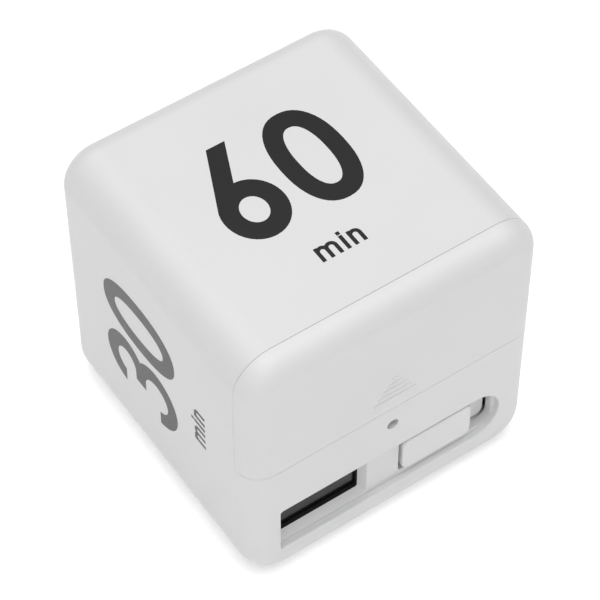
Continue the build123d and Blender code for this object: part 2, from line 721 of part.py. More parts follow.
def timing_crystal():
    """A small metal can on two wires, which keeps the time."""
    y = BOARD_BACK + CRYSTAL_STAND
    can = Pos(CRYSTAL_X, y, CRYSTAL_Z) * Cylinder(CRYSTAL_RADIUS, CRYSTAL_LENGTH)
    pieces = [fillet(can.edges().sort_by(Axis.Z)[-1], 0.4)]
    foot_z = CRYSTAL_Z - CRYSTAL_LENGTH / 2 - 2.0
    for side in (-1, 1):
        x = CRYSTAL_X + side * CRYSTAL_RADIUS / 2
        pieces.append(Pos(x, y, foot_z + PAST) * Cylinder(CRYSTAL_WIRE, 2.4))
        pieces.append(block(x - 0.35, x + 0.35, BOARD_BACK, y + CRYSTAL_WIRE, foot_z - 0.6, foot_z))
    return fuse(pieces)


def supply_capacitor():
    """The round capacitor that steadies the battery supply."""
    can = rod(CAPACITOR_RADIUS, *CAPACITOR_PLACE, BOARD_BACK, BOARD_BACK + CAPACITOR_HEIGHT)
    return fillet(can.edges().sort_by(Axis.Y)[-1], 0.5)


def chip_components():
    """Six flat resistors and capacitors soldered on the board."""
    parts = []
    for x in CHIP_COLUMNS:
        for z in CHIP_ROWS:
            parts.append(block(
                x - CHIP_HALF_LENGTH, x + CHIP_HALF_LENGTH, BOARD_BACK, BOARD_BACK + CHIP_HEIGHT,
                z - CHIP_HALF_WIDTH, z + CHIP_HALF_WIDTH,
            ))
    return parts


def tilt_frame(side):
    """The place and lean of one tilt sensor."""
    x, z = TILT_PLACES[side]
    return Pos(x, TILT_Y, z) * Rot(0, TILT_LEAN[side], 0)


def tilt_sensor(side):
    """A closed tube that stands off the board on two legs."""
    can = Cylinder(TILT_RADIUS, TILT_LENGTH)
    can = fillet(can.edges().filter_by(GeomType.CIRCLE), 0.3)
    can -= Cylinder(TILT_RADIUS - TILT_WALL, TILT_LENGTH - 2 * TILT_WALL)
    start, end = BOARD_BACK - TILT_Y, JOIN - TILT_RADIUS
    pieces = [can]
    for place in (-TILT_LEG_PLACE, TILT_LEG_PLACE):
        pieces.append(Pos(0, (start + end) / 2, place) * Box(TILT_LEG, end - start, TILT_LEG))
    return tilt_frame(side) * fuse(pieces)


def tilt_ball(side):
    """The ball, at rest at the lower end of its tube."""
    low = -TILT_LENGTH / 2 + TILT_WALL + TILT_BALL_GAP + TILT_BALL_RADIUS
    return tilt_frame(side) * Pos(0, 0, low) * Sphere(TILT_BALL_RADIUS)


# ---------------------------------------------------------------- batteries


def battery_tray():
    """The open box that holds two cells, with an ear at each end."""
    reach = TRAY_INSIDE_X + TRAY_WALL
    inside = TRAY_INSIDE_X
    tray = block(-reach, reach, TRAY_FRONT, TRAY_BACK, TRAY_BOTTOM, TRAY_TOP)
    tray -= block(
        -inside, inside, TRAY_FRONT - PAST, TRAY_FLOOR, TRAY_BOTTOM + TRAY_WALL, TRAY_TOP - TRAY_WALL
    )
    divider = block(
        -DIVIDER_HALF_LENGTH, DIVIDER_HALF_LENGTH, TRAY_FLOOR - DIVIDER_HEIGHT, TRAY_FLOOR + JOIN,
        MIDDLE_Z - DIVIDER_HALF_WIDTH, MIDDLE_Z + DIVIDER_HALF_WIDTH,
    )
    ear_back = GUIDE_BACK + EAR_THICKNESS
    ear_low, ear_high = TRAY_SCREW_Z - EAR_HALF_HEIGHT, TRAY_SCREW_Z + EAR_HALF_HEIGHT
    ear = block(reach - JOIN, EAR_OUTER, GUIDE_BACK, ear_back, ear_low, ear_high)
    hole_radius = SCREW_RADIUS + SCREW_CLEARANCE
    ear -= rod(hole_radius, TRAY_SCREW_X, TRAY_SCREW_Z, GUIDE_BACK - PAST, ear_back + PAST)
    tray = fuse([tray, divider, *mirrored(ear)])
    slot_half = CONTACT_TAIL_HALF + 2 * CONTACT_THICKNESS
    for z in (LOWER_CELL_Z, UPPER_CELL_Z):
        slot_left = inside - 2 * CONTACT_THICKNESS
        tray -= block(slot_left, inside, TRAY_FLOOR - JOIN, TRAY_BACK + JOIN, z - slot_half, z + slot_half)
    return tray


def battery_cell(z, nub_side):
    """One AAA cell, with its nub toward one side of the timer."""
    wall = TRAY_INSIDE_X - CONTACT_THICKNESS
    body_length = CELL_LENGTH - CELL_NUB_LENGTH
    nub_start = wall - CELL_NUB_LENGTH
    can = bar(CELL_RADIUS, nub_start - body_length, nub_start, CELL_Y, z)
    can = fillet(can.edges().filter_by(GeomType.CIRCLE), CELL_EDGE)
    nub = bar(CELL_NUB_RADIUS, nub_start - JOIN, wall, CELL_Y, z)
    cell = fuse([can, nub])
    return cell if nub_side > 0 else mirror(cell, Plane.YZ)


def contact_plate(z, half_height):
    """A sprung metal plate at the right end of the tray."""
    outer = TRAY_INSIDE_X
    inner = outer - CONTACT_THICKNESS
    return block(inner, outer, TRAY_FRONT + PAST, TRAY_FLOOR - JOIN, z - half_height, z + half_height)


def terminal_plate(z):
    """A contact plate whose tail passes through the tray to a battery lead."""
    outer = TRAY_INSIDE_X
    inner = outer - CONTACT_THICKNESS
    tail_end = RED_LEAD_ROUTE[0][1]
    tail = block(inner, outer, TRAY_FLOOR - 2 * JOIN, tail_end, z - CONTACT_TAIL_HALF, z + CONTACT_TAIL_HALF)
    return fuse([contact_plate(z, CONTACT_HALF_HEIGHT), tail])


def bridge_plate():
    """The plate at the left end, which joins the two cells."""
    return mirror(contact_plate(MIDDLE_Z, BRIDGE_HALF_HEIGHT), Plane.YZ)


def cell_spring(z, side):
    """A coil spring that presses on the flat end of a cell."""
    wall = TRAY_INSIDE_X - CONTACT_THICKNESS
    space = 2 * wall - CELL_LENGTH
    height = space - SPRING_WIRE - SPRING_SLACK
    path = Helix(height / SPRING_TURNS, height, SPRING_RADIUS)
    profile = Plane(origin=path @ 0, z_dir=path % 0) * Circle(SPRING_WIRE / 2)
    coil = sweep(profile, path, is_frenet=True)
    start = wall - SPRING_WIRE / 2 - SPRING_SLACK / 2
    coil = Pos(start, CELL_Y, z) * Rot(0, -90, 0) * coil
    return coil if side > 0 else mirror(coil, Plane.YZ)


def battery_lead(route, label):
    """An insulated wire along straight runs joined by the largest arcs that they allow."""
    points = [Vector(*point) for point in route]
    runs = [b - a for a, b in zip(points, points[1:])]
    radii = []
    for before, after in zip(runs, runs[1:]):
        half_turn = math.radians(before.get_angle(after)) / 2
        radii.append(LEAD_BEND * min(before.length, after.length) / math.tan(half_turn))
    path = FilletPolyline(*points, radius=radii)
    profile = Plane(origin=path @ 0, z_dir=path % 0) * Circle(LEAD_RADIUS)
    lead = sweep(profile, path)
    expected = math.pi * LEAD_RADIUS ** 2 * path.length
    print(label, "arc radii", [round(radius, 1) for radius in radii])
    print(label, "volume over section times length", round(lead.volume / expected, 4))
    return lead


# ---------------------------------------------------------------- screws


def screw(radius, length, head_radius, head_height):
    """A pan head screw that points toward -Y, with its head seated at y = 0."""
    head = rod(head_radius, 0, 0, 0, head_height)
    head = fillet(head.edges().sort_by(Axis.Y)[-1], head_height * 0.4)
    shank = rod(radius, 0, 0, -length, 0)
    shank = chamfer(shank.edges().sort_by(Axis.Y)[0], radius * 0.5)
    arm = head_radius * 1.1
    cross = Box(arm, head_height, CROSS_WIDTH) + Box(CROSS_WIDTH, head_height, arm)
    return fuse([head, shank]) - Pos(0, head_height, 0) * cross


def small_screw():
    """The screw that holds the board and the tray."""
    return screw(SCREW_RADIUS, SCREW_LENGTH, SCREW_HEAD_RADIUS, SCREW_HEAD_HEIGHT)


def board_screws():
    """Four screws that hold the board."""
    one = small_screw()
    return [Pos(x, BOARD_BACK, z) * one for x, z in BOARD_POSTS]


def tray_screws():
    """Two screws that hold the battery tray."""
    one = small_screw()
    seat = GUIDE_BACK + EAR_THICKNESS
    return [Pos(side * TRAY_SCREW_X, seat, TRAY_SCREW_Z) * one for side in (-1, 1)]


def cover_screws():
    """Four longer screws that hold the rear cover."""
    one = screw(COVER_SCREW_RADIUS, COVER_SCREW_LENGTH, COVER_SCREW_HEAD_RADIUS, COVER_SCREW_HEAD_HEIGHT)
    return [Pos(x, COVER_SCREW_SEAT_Y, z) * one for x, z in CORNERS]


# ---------------------------------------------------------------- output


def write(name, shape):
    """Set one piece at its height over the base and save it."""
    solids = shape if isinstance(shape, list) else [shape]
    loose = [solid for item in solids for solid in item.solids()]
    piece = Compound(children=loose) if len(loose) > 1 else loose[0]
    export_step(Pos(0, 0, HALF) * piece, os.path.join("parts", name + ".step"))


def main():
    os.makedirs("parts", exist_ok=True)
    write("housing", housing())
    write("battery_door", battery_door())
    write("rear_cover", rear_cover())
    write("display_gasket", display_gasket())
    write("display_lens", display_lens())
    write("display_frame", display_frame())
    write("display_glass", display_glass())
    write("display_strips", display_strips())
    write("switch_knob", switch_knob())
    write("switch_base", switch_base())
    write("switch_case", switch_case())
    write("switch_lever", switch_lever())
    write("switch_wiper", switch_wiper())
    write("sounder_case", sounder_case())
    write("sounder_disc", sounder_disc())
    write("sounder_base", sounder_base())
    write("main_board", main_board())
    write("controller_blob", controller_blob())
    write("timing_crystal", timing_crystal())
    write("supply_capacitor", supply_capacitor())
    write("chip_components", chip_components())
    for side in TILT_PLACES:
        write("tilt_sensor_" + side, tilt_sensor(side))
        write("tilt_ball_" + side, tilt_ball(side))
    write("battery_tray", battery_tray())
    write("lower_cell", battery_cell(LOWER_CELL_Z, 1))
    write("upper_cell", battery_cell(UPPER_CELL_Z, -1))
    write("positive_plate", terminal_plate(LOWER_CELL_Z))
    write("negative_plate", terminal_plate(UPPER_CELL_Z))
    write("bridge_plate", bridge_plate())
    write("upper_spring", cell_spring(UPPER_CELL_Z, 1))
    write("lower_spring", cell_spring(LOWER_CELL_Z, -1))
    write("red_lead", battery_lead(RED_LEAD_ROUTE, "red lead"))
    write("black_lead", battery_lead(BLACK_LEAD_ROUTE, "black lead"))
    write("board_screws", board_screws())
    write("tray_screws", tray_screws())
    write("cover_screws", cover_screws())


main()
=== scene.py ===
import math

import bpy
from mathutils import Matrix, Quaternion, Vector


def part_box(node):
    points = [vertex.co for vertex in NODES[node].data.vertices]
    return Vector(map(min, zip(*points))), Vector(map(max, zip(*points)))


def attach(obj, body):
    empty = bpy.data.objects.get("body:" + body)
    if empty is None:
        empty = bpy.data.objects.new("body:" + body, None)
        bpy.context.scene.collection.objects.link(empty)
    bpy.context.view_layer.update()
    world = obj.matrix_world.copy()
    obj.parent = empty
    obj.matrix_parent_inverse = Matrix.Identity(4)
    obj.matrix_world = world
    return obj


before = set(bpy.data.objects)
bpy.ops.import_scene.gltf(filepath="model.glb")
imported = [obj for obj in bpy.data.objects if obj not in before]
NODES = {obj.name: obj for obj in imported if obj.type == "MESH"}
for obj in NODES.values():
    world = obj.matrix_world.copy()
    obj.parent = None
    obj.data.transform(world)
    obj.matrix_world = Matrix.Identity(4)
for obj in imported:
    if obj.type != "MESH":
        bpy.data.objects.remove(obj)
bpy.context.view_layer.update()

# A cube kitchen timer. Everything is in metres, in the row frame: the timer stands on z = 0,
# its display looks toward -Y, and the face with the number 60 is on top.

MM = 0.001
CASE_LOW, CASE_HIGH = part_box("housing")
HALF = (CASE_HIGH.x - CASE_LOW.x) / 2
CENTRE = Vector((0, 0, HALF))


# ---------------------------------------------------------------- camera, floor and light

CAMERA_AZIMUTH = -34.27
CAMERA_ELEVATION = 52.46
CAMERA_ROLL = -0.176
CAMERA_DISTANCE = 503.6 * MM
CAMERA_LENS = 161.55
AIM_RIGHT = 0.4525 * MM
AIM_DOWN = 0.6425 * MM


def back_from(azimuth, elevation):
    """The direction from the timer toward a viewer."""
    a, e = math.radians(azimuth), math.radians(elevation)
    return Vector((math.sin(a) * math.cos(e), -math.cos(a) * math.cos(e), math.sin(e)))


def make_camera():
    """The camera, at the timer's front left and above it."""
    back = back_from(CAMERA_AZIMUTH, CAMERA_ELEVATION)
    turn = (-back).to_track_quat("-Z", "Y") @ Quaternion((0, 0, 1), math.radians(CAMERA_ROLL))
    right, up = turn @ Vector((1, 0, 0)), turn @ Vector((0, 1, 0))
    aim = CENTRE + right * AIM_RIGHT - up * AIM_DOWN
    data = bpy.data.cameras.new("camera")
    data.lens = CAMERA_LENS
    data.sensor_width = 36.0
    data.clip_start, data.clip_end = 0.01, 20.0
    camera = bpy.data.objects.new("camera", data)
    bpy.context.scene.collection.objects.link(camera)
    camera.rotation_mode = "QUATERNION"
    camera.location = aim + back * CAMERA_DISTANCE
    camera.rotation_quaternion = turn
    bpy.context.scene.camera = camera


FLOOR_REACH = 3.0
FLOOR_COLOUR = (0.9, 0.9, 0.9, 1)
FLOOR_GLOW = 0.23
PALE = (1.0, 1.0, 1.0, 1)

SKY_LEVEL = 0.03
# Each broad lamp in the sky: the way toward it, its strength, and how tightly it is gathered
SKY_LAMPS = {
    "overhead": ((0.0, 0.0, 1.0), 3.506, 5.0),
    "front": ((0.0, -0.71, 0.71), 0.229, 4.0),
    "corner": ((-0.65, -0.65, 0.4), 0.6, 6.0),
}


def make_floor():
    """A plain white floor."""
    mesh = bpy.data.meshes.new("floor")
    reach = FLOOR_REACH
    corners = [(-reach, -reach, 0), (reach, -reach, 0), (reach, reach, 0), (-reach, reach, 0)]
    mesh.from_pydata(corners, [], [(0, 1, 2, 3)])
    floor = bpy.data.objects.new("floor", mesh)
    bpy.context.scene.collection.objects.link(floor)
    material = bpy.data.materials.new("floor")
    material.use_nodes = True
    shader = material.node_tree.nodes["Principled BSDF"]
    shader.inputs["Base Color"].default_value = FLOOR_COLOUR
    shader.inputs["Roughness"].default_value = 0.9
    shader.inputs["Specular IOR Level"].default_value = 0.0
    shader.inputs["Emission Color"].default_value = PALE
    shader.inputs["Emission Strength"].default_value = FLOOR_GLOW
    mesh.materials.append(material)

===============

### [Directive]
Copy, please, exactly the lines that start at the first line of the data and end at the line containing "return fuse(pieces)", both kept and no others.

### [Answer in full]
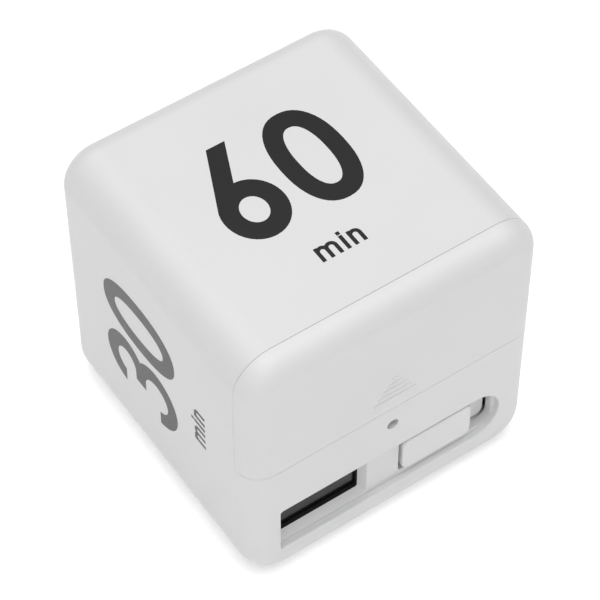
Continue the build123d and Blender code for this object: part 2, from line 721 of part.py. More parts follow.
def timing_crystal():
    """A small metal can on two wires, which keeps the time."""
    y = BOARD_BACK + CRYSTAL_STAND
    can = Pos(CRYSTAL_X, y, CRYSTAL_Z) * Cylinder(CRYSTAL_RADIUS, CRYSTAL_LENGTH)
    pieces = [fillet(can.edges().sort_by(Axis.Z)[-1], 0.4)]
    foot_z = CRYSTAL_Z - CRYSTAL_LENGTH / 2 - 2.0
    for side in (-1, 1):
        x = CRYSTAL_X + side * CRYSTAL_RADIUS / 2
        pieces.append(Pos(x, y, foot_z + PAST) * Cylinder(CRYSTAL_WIRE, 2.4))
        pieces.append(block(x - 0.35, x + 0.35, BOARD_BACK, y + CRYSTAL_WIRE, foot_z - 0.6, foot_z))
    return fuse(pieces)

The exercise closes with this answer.